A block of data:
┌────────

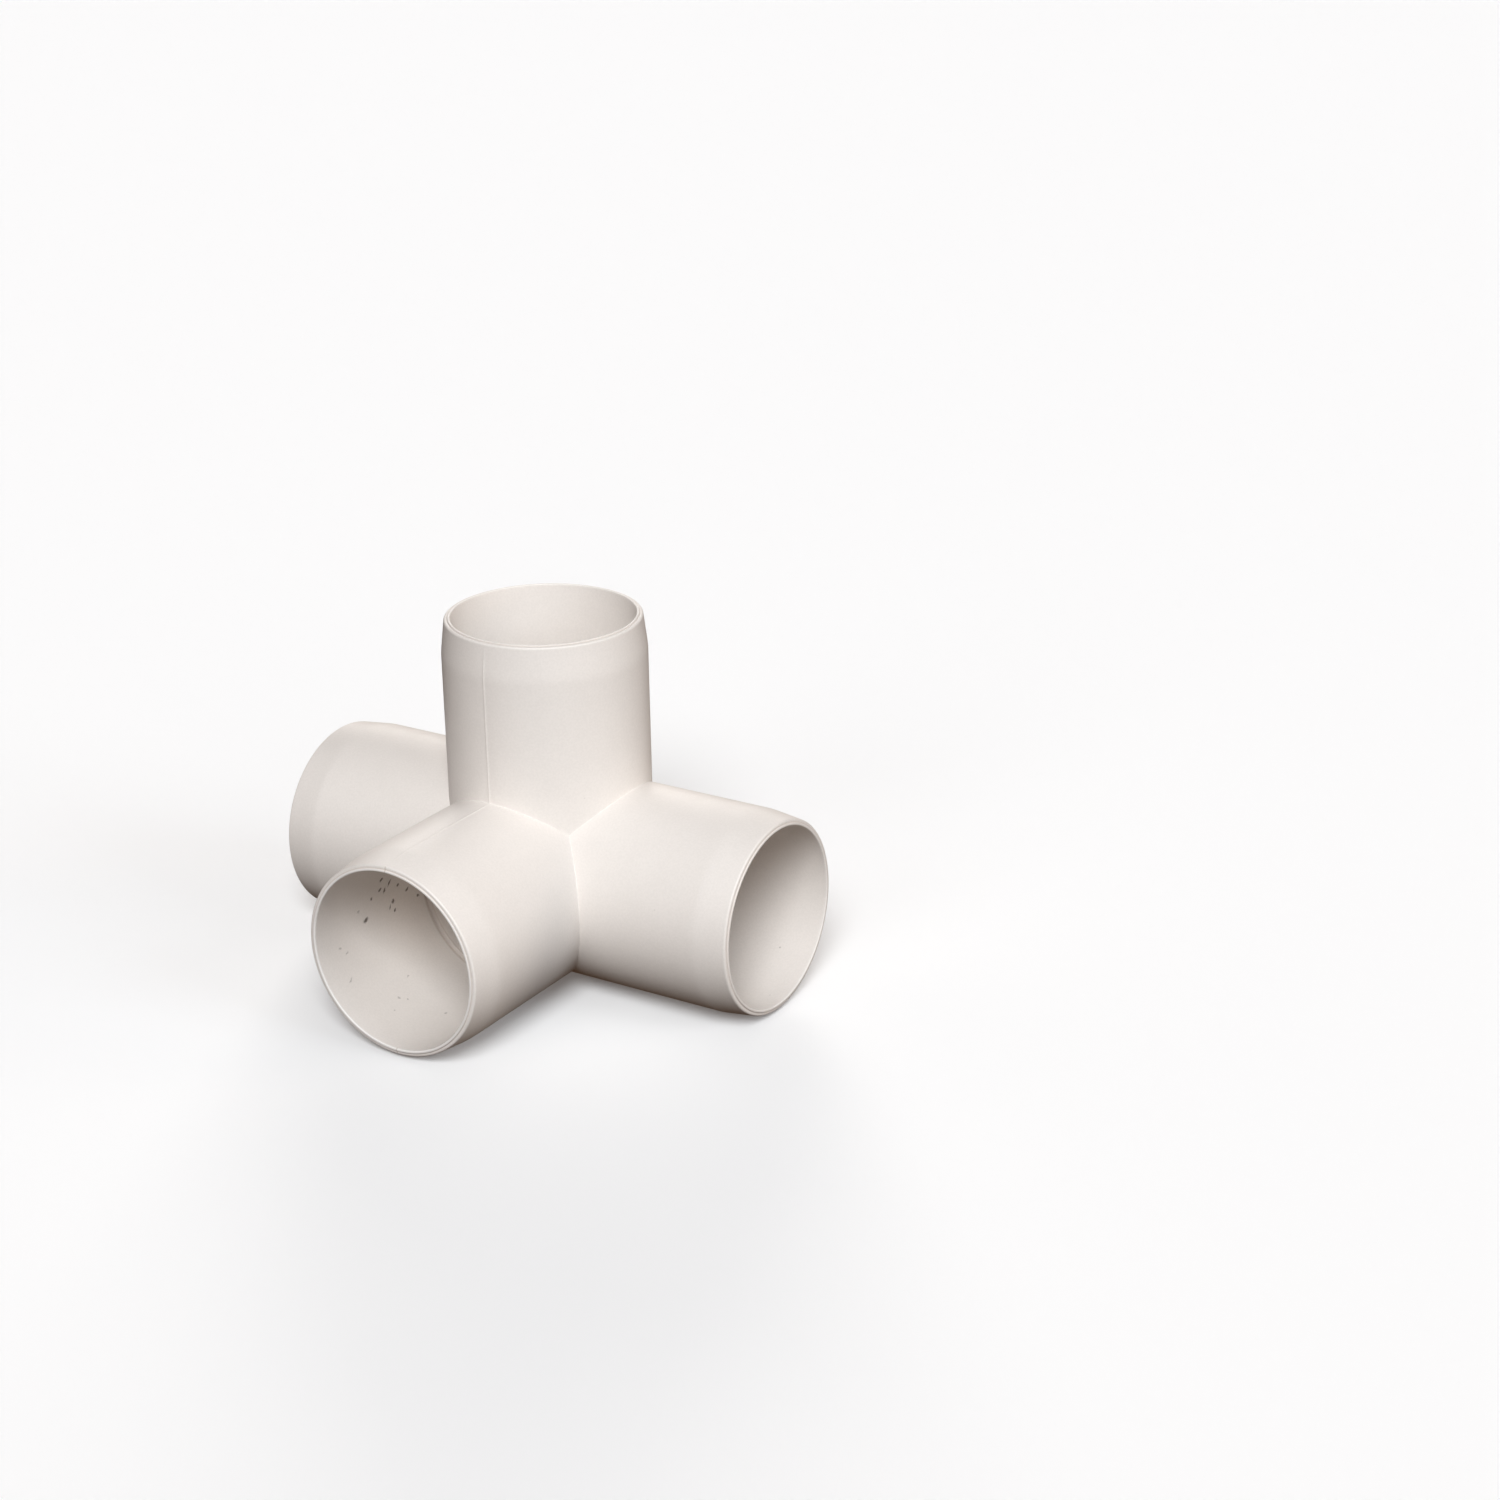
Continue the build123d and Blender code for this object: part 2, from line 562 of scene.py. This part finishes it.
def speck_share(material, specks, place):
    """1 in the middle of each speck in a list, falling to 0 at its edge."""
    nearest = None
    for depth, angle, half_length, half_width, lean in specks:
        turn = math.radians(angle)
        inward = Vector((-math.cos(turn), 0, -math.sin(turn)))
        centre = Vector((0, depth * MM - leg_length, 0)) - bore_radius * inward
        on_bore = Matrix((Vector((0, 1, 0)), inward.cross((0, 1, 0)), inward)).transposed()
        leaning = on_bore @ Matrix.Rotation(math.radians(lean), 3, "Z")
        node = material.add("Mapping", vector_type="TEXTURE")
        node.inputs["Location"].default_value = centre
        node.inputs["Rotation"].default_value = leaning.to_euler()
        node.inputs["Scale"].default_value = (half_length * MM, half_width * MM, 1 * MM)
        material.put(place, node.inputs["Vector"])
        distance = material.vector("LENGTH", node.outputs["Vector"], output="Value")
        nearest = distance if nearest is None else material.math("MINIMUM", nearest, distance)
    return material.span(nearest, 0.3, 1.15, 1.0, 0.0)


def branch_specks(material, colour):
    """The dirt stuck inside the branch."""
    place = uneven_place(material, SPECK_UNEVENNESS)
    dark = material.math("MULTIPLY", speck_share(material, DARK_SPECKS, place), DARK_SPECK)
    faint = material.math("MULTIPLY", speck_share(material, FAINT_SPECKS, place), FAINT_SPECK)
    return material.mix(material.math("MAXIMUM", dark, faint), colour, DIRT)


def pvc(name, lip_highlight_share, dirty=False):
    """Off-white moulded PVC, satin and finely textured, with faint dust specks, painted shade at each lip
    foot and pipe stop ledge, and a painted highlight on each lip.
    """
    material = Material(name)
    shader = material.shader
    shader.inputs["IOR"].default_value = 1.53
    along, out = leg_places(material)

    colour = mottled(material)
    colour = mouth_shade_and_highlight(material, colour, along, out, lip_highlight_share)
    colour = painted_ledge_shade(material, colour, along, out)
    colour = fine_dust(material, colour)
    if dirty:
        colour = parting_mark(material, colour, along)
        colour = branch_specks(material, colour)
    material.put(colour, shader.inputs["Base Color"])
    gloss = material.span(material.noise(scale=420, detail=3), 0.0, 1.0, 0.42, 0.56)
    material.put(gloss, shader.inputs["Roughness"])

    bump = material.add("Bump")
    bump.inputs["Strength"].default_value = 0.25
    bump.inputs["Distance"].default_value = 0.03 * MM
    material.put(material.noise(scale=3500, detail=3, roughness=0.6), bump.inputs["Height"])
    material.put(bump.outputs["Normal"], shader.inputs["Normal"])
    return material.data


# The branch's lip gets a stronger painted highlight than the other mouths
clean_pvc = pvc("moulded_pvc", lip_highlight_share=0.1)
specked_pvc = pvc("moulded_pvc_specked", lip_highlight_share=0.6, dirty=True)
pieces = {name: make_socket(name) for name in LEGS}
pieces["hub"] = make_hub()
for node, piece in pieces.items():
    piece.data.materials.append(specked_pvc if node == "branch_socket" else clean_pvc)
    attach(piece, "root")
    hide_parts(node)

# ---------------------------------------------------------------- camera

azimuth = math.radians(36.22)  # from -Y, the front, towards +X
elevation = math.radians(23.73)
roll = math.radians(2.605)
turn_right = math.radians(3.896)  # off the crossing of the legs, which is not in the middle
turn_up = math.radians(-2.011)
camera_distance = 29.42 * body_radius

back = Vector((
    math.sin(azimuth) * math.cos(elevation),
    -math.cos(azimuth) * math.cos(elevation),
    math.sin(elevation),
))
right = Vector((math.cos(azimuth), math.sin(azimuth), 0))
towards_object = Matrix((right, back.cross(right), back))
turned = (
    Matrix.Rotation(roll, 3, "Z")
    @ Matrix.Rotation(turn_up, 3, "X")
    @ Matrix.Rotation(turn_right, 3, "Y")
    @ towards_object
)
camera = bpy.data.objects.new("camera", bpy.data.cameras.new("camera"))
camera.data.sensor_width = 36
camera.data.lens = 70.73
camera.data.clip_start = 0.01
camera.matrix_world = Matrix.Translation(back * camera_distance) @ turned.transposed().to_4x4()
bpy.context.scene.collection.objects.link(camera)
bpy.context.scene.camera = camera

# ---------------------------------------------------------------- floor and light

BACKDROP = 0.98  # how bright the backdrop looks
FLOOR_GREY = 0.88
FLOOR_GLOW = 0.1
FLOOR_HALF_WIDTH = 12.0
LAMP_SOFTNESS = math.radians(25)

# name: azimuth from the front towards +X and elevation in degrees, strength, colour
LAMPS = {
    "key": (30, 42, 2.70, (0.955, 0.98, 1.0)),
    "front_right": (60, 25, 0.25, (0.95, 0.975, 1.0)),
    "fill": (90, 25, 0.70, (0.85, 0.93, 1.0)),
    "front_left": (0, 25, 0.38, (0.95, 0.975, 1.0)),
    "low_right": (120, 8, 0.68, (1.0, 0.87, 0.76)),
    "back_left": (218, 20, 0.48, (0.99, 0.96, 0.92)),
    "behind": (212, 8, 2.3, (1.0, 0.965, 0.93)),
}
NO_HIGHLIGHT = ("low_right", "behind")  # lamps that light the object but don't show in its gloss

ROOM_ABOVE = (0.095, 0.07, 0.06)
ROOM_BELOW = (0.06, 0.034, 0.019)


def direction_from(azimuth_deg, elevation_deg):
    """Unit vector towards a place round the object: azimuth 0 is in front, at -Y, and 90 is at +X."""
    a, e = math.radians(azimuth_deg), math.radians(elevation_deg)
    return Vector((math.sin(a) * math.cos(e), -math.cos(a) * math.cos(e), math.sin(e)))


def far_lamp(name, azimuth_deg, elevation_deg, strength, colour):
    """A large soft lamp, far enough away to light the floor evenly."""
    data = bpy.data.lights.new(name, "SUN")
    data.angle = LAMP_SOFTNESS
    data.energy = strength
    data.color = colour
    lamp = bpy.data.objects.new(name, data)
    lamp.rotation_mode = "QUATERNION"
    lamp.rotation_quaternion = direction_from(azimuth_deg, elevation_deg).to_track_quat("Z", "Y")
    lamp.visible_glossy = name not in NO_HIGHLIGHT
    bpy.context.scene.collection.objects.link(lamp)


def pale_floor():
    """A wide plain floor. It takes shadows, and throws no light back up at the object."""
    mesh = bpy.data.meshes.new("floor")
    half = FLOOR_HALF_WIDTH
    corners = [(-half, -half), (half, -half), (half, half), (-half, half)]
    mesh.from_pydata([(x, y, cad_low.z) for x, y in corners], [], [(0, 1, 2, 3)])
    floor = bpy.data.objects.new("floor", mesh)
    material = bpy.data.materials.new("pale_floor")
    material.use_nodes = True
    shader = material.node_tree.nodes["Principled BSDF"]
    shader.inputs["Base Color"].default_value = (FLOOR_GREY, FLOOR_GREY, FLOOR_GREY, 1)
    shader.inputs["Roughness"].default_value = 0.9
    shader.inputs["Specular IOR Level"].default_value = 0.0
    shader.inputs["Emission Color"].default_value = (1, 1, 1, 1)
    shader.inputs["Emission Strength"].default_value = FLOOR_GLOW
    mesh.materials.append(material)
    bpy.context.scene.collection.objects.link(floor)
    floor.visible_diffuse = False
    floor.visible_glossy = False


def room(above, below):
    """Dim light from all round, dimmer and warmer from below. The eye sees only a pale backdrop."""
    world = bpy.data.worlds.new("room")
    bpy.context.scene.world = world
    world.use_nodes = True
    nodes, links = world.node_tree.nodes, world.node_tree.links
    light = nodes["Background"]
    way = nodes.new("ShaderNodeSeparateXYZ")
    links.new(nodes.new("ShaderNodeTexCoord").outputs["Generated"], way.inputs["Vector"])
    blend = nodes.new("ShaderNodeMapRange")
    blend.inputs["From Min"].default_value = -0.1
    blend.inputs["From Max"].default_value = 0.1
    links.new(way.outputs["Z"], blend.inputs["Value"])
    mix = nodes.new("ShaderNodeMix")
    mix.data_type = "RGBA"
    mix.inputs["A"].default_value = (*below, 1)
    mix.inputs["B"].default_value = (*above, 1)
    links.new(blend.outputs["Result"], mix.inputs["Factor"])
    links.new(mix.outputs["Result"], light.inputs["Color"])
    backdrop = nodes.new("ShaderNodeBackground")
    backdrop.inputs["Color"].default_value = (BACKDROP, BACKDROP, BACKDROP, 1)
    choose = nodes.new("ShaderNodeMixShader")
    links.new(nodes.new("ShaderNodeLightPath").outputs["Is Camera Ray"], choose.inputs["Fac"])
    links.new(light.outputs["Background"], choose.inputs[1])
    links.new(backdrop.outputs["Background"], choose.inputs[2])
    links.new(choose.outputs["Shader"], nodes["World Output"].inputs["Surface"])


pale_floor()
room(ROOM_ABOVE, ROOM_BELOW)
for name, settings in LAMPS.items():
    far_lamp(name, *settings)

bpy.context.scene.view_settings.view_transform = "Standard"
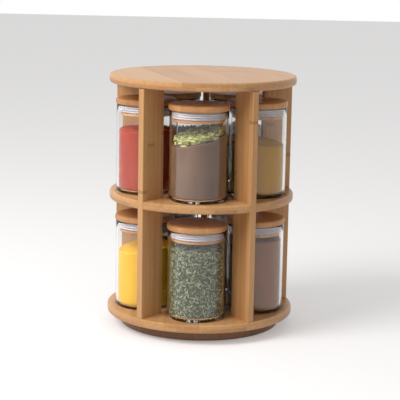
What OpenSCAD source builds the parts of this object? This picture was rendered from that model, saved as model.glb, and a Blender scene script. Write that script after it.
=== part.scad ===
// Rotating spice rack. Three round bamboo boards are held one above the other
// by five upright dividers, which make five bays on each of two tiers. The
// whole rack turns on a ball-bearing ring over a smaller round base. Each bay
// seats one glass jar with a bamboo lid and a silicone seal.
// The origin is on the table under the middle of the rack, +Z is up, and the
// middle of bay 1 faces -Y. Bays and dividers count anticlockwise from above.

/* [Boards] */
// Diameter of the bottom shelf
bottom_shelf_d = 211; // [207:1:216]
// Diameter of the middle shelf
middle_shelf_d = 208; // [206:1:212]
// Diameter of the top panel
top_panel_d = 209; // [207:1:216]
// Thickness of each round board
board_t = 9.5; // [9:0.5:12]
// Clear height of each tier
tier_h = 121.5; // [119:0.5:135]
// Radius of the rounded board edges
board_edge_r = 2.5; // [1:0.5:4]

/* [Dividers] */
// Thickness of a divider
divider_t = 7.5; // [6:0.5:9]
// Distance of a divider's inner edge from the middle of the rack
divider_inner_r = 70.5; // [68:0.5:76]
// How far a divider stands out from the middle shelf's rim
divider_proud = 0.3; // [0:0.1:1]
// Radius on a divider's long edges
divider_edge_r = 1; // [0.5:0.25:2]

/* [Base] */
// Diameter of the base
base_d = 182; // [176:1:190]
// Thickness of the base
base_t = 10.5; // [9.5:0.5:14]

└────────

Direction – Going down the listing above, begin printing at the line with "hide_parts(node)" and finish with the line with "camera_distance = 29.42 * body_radius", exactly as they appear.

Completed task –
    hide_parts(node)

# ---------------------------------------------------------------- camera

azimuth = math.radians(36.22)  # from -Y, the front, towards +X
elevation = math.radians(23.73)
roll = math.radians(2.605)
turn_right = math.radians(3.896)  # off the crossing of the legs, which is not in the middle
turn_up = math.radians(-2.011)
camera_distance = 29.42 * body_radius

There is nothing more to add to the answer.